The last two reviews zoom onto Africa’s international relations in the late colonial and postcolonial eras. Mark Deets’s piece offers a critical yet candid assessment of Herman Cohen’s latest history of U.S. foreign policy-making vis-à-vis Africa. After underscoring what he sees as the limitations of the book, Deets concludes that if we approach Cohen’s opus more as a memoir than an academic history, the book might prove useful as a (re)source for both teaching and research. In contrast to Cohen’s work that seemingly sidelines African agency in international statecraft, Frank Gerits’s work reviewed by James Brennan in this issue showcases the “measurable impacts” that African leaders and statesmen such as Nkrumah had not only African states in the wake of decolonization, but also upon the larger international order. Brennan predicts that despite its limitations, Gerits’s book is likely to foster productive debates.
This issue marks a milestone in JAH publishing. From its founding in 1960 through the present, the journal has existed in a physical form, made up of issues within volumes.
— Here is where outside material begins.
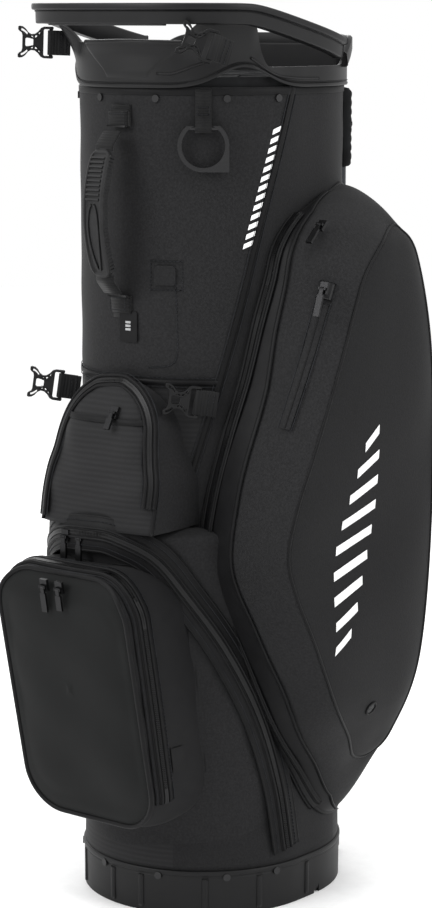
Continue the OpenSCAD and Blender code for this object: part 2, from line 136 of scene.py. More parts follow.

This will change moving forward, with continuous publication replacing issues and all content moving to online only. While some readers will certainly miss the material experience of reading journal issues, the electronic format affords many advantages. More readers will be able to easily engage with JAH, with open access for all articles, Featured Reviews, and History Matters. And authors will no longer have to wait for their accepted articles to be included in an issue.
We would also like to gratefully acknowledge Marissa Moorman’s recent departure as an editor, having completed her five-year term. We will miss her keen editorial voice, her important role in shaping the journal’s transition to online only, and her efforts to create History Matters as a new journal feature. We are fortunate that Thulasizwe Simpson agreed to step into the role as editor for Southern Africa, and we are delighted to welcome him to the team.